The Trump administration has been raising the pressure on North Korea, declaring that its patience is nearly at an end and that, if China doesn’t fix this problem, the US will. Trump’s strategy, so far as one can ever discern strategy from his tweeting, seems to be one of aggressive bluff-calling, taking a leaf out of the Kennedy playbook.  

Presumably the theory is that, like all other tin-pot dictators, Kim Jong-un will fold when he finally realises that you can’t beat the US of A in a game of nuclear chicken. After all, this strategy worked with Colonel Gaddafi and Slobodan Milosevic among others, and even the Evil Empire of the USSR wasn’t ultimately willing to call the American bluff over Cuba (rightly, because they weren’t actually bluffing).

Whether Trump has chosen this approach because he’s gamed it out and believes he knows his opponent or just because he’s a fat-headed idiot who actually couldn’t name the North Korean leader in an interview the other day, who knows? Either way, I think he’s risking a lot more than his administration realises.

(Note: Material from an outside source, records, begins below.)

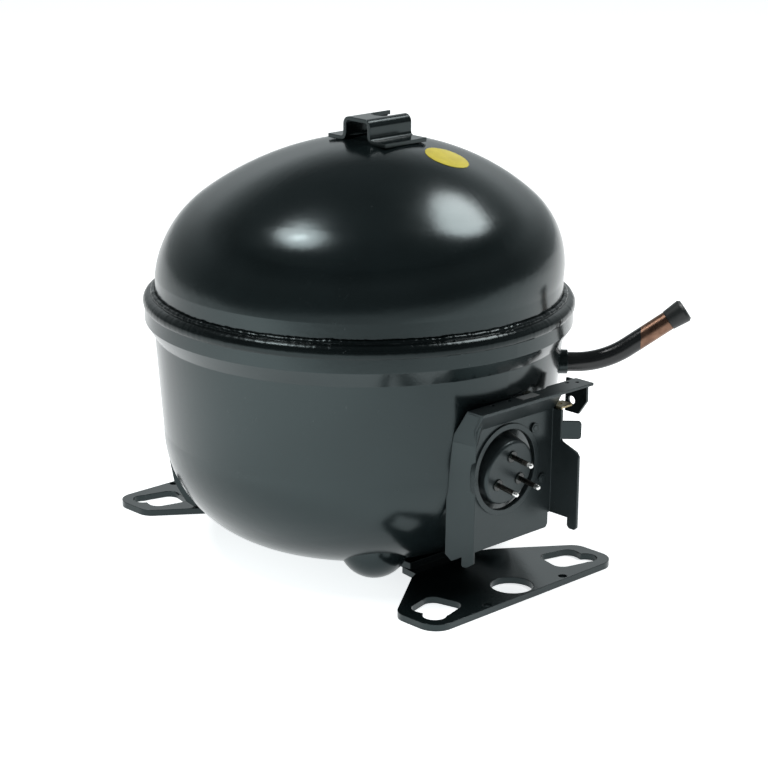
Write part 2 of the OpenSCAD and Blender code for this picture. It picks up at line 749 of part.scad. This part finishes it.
module slide_block() color(iron) difference() {
    translate([throw, 12, cyl_z]) rotate([90, 0, 0]) cylinder(h = 24, r = yoke_in - run_gap);
    translate([throw, 0, cyl_z - 15]) cylinder(h = 30, r = pin_r + run_gap);
}

module yoke_tube() color(steel) difference() {
    translate([throw, yoke_half, cyl_z]) rotate([90, 0, 0]) cylinder(h = 2 * yoke_half, r = yoke_out);
    translate([throw, 30, cyl_z]) rotate([90, 0, 0]) cylinder(h = 60, r = yoke_in);
    pin_slot();
}

// room for the crank pin's full swing across the yoke
module pin_slot() translate([throw - pin_r - 1, -throw - pin_r - 1, cyl_z - 20])
    cube([2 * pin_r + 2, 2 * throw + 2 * pin_r + 2, 20]);

module piston() color(iron) difference() {
    translate([throw + 3, 0, cyl_z]) rotate([0, 90, 0])
        cylinder(h = piston_face - 3, r = piston_d / 2);
    translate([throw, 40, cyl_z]) rotate([90, 0, 0]) cylinder(h = 80, r = yoke_out);
    translate([0, 0, cyl_z]) rotate([0, 90, 0]) cylinder(h = throw + piston_face - 5, r = 7);
    translate([throw + piston_face - 1.6, -8, cyl_z - 4.4]) cube([3, 25, 8.8]);
    pin_slot();
}

upper_shell();
lower_shell();
shell_weld();
foot_left();
foot_right();
top_clip();
terminal_body();
terminal_glass();
terminal_pins();
terminal_fence();
earth_tab();
fence_rivets();
fence_label();
oval_label();
process_tube();
process_plug();
suction_tube();
discharge_tube();
tube_collars();
spring_pegs();
springs();
spring_caps();
stator_core();
windings();
stator_bolts();
connector();
leads();
crankcase();
thrust_washer();
suction_gasket();
suction_reed();
valve_plate();
discharge_reed();
reed_stop();
stop_rivets();
head_gasket();
cylinder_head();
head_bolts();
suction_muffler();
muffler_cover();
cover_bolt();
shock_loop();
crankshaft();
rotor_core();
rotor_cage();
oil_pickup();
slide_block();
oil_jet();
piston();
yoke_tube();
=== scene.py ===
import json
import math

import bmesh
import bpy
from mathutils import Matrix, Vector, noise


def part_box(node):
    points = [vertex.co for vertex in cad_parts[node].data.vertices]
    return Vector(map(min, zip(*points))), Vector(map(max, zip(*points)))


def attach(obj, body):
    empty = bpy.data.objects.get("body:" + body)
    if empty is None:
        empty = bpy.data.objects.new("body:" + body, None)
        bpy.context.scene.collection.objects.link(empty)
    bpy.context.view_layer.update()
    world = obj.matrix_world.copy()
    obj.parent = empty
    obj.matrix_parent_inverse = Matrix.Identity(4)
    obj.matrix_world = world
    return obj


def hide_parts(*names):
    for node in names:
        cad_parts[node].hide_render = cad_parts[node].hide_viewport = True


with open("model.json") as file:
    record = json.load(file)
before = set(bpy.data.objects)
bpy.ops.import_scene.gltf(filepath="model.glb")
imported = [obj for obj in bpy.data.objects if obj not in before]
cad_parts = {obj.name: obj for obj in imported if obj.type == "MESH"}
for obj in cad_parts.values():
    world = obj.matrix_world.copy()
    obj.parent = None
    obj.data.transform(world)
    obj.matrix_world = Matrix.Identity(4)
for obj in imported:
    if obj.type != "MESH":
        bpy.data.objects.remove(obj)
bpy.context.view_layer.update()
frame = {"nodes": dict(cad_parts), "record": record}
nodes = frame["nodes"]


# ---------------------------------------------------------------- materials

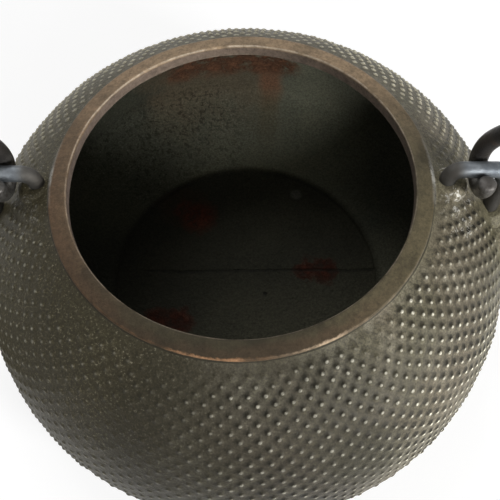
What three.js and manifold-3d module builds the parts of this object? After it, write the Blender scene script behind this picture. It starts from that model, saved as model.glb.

There is in truth no historical precedent to North Korea, 2017. There have been hermit kingdoms before, and plenty of repressive regimes with human rights records at least as bad, but this situation is unique. The Korean War was settled by ceasefire in 1953, but it didn’t technically end. More importantly, for North Korea, it has literally never ended.

North Korea has spent the past 64 years essentially waiting and preparing for the re-engagement of hostilities with the South. In North Korean eyes, South Korea is a client state of the US, underlined by the permanent physical presence of substantial US forces in the country and very visibly on the border itself.

The entire psychological narrative of North Korea’s regime and culture is siege. The country has no geographical ambitions; it is hermetically sealed and proclaims itself as self-reliant. If it has a purpose, it is glorification of the ruling Kim family and defence against inevitable invasion.

Dictators usually betray their cynicism; there is no evidence that in North Korea there is any cynicism to be unveiled. Kim Jong-un is clearly a man-baby reared from birth to his destiny as a god, and it’s hardly surprising that he wields his absolute power amorally. His capriciousness and cruelty are to be expected in that context. There is no reason to assume, as the media is tending to do, that he is consciously playing a role in the ongoing pantomime of North Korean power politics. He may well believe his own press. It’s probably worth remembering that his new US adversary, also a man-baby, definitely believes his own press.

Both Trump and the media are largely proceeding with North Korea along conventional lines of how, historically, a superpower may overcome the pretensions of deluded despots: by calling their bluff. Trump has assessed that North Korea is impervious to sanctions, promises and soft threats. His conclusion, that the genuine threat of actual war will do the trick, is dangerously flawed.

North Korea has been constructed for the sole purpose of its own preservation, in full expectation that it will one day be attacked. It doesn’t fear that outcome; if it ever came to believe that it wasn’t going to happen, the regime probably would fold. It is, in fact, the closest approximation to Orwell’s invention that has yet been achieved. Perpetual war is the essence of that vision.

In the Cold War, Khrushchev’s burial threat was impolite but tolerable, as was the return to uneasy peace after the Cuban crisis. This was because of the underpinning reality of Mutually Assured Destruction; each of the US and USSR could destroy the other, and each didn’t want to be destroyed. The real insurance of peace was everyone’s desire to live.

It isn’t relevant whether the North Koreans love their children too. The residents of Jonestown loved their children, but that parental instinct never slows down a doomsday cult. If the Americans think they can bring North Korea to its senses with the prospect of nuclear annihilation, I think they’re dead wrong. There is a high probability that Kim won’t hesitate to pre-empt in a nuclear way, because the consequences are not likely to be something he fears. It might actually be his destiny.

It’s like they say: don’t play chicken with a train.